If you're looking for a rod, have a fine ceramic one.
What kind of knives do you use?
post #11 of 13
Quote:
Originally Posted by Nathan Kreider View Post

I'm only a student, but I would be lost without my honing rod. It's that little bit of extra sharpening right before you're doing mise en place (although already mention you will eventually need to take it to the stones). They are definitely worth the purchase, but if you're only new, don't go out and buy a high end rod, because there is no doubt you will ruin it very quickly. Once you have good motion with a rod, you can spring for smoething high end.
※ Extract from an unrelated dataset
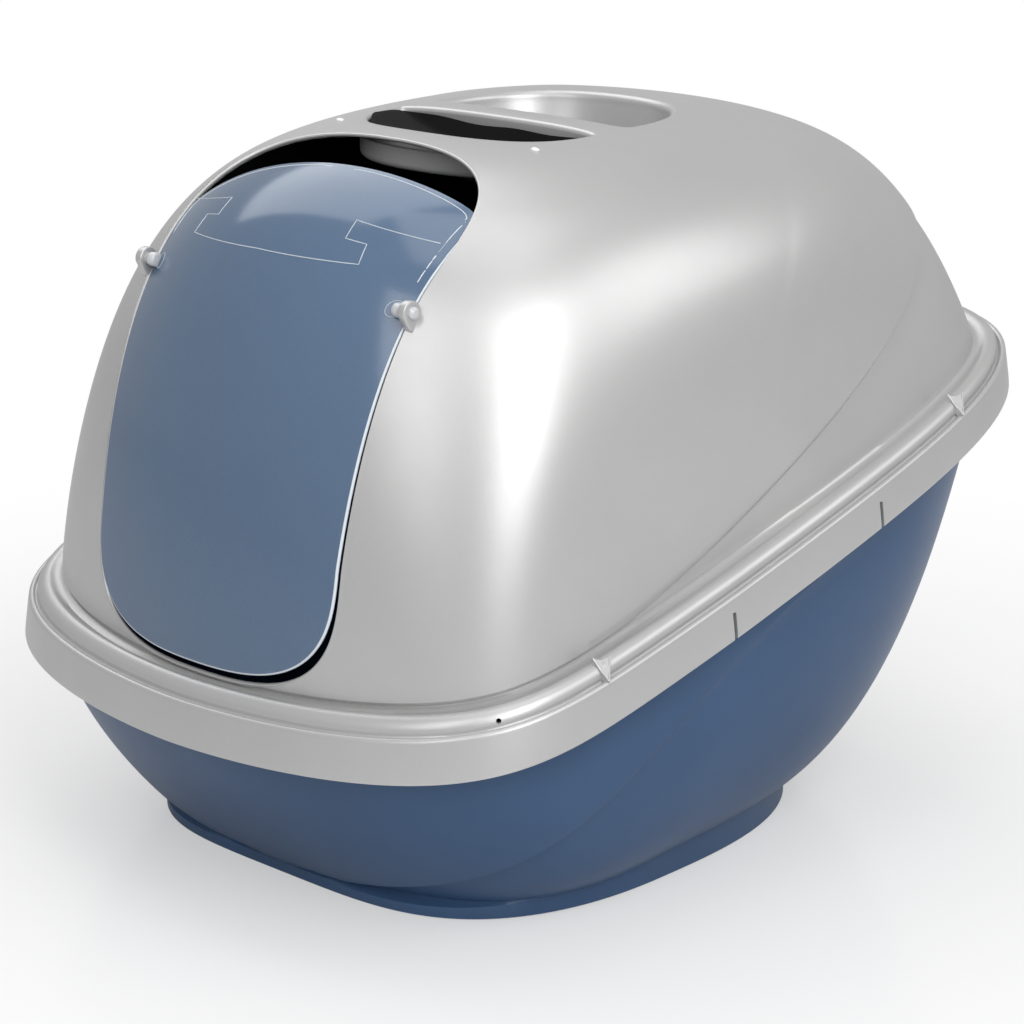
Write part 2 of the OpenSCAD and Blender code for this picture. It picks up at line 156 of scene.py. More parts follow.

I am currently saving my pennies to purchase a Global Diamond Honing Rod.

 

 

 

For the record: 

As Benuser said, using a "Global Diamond Honing Rod" is one of the worst things you can do to a knife. 

 

BDL


Edited by boar_d_laze - 12/8/12 at 5:26am
post #12 of 13
Well then go with a ceramic rod. I never realised diamond rod's would actually do damage to your blade! Just don't drop the honing rod if you go ceramic, ever.
post #13 of 13
The design of the Black MAC is shock absorbing.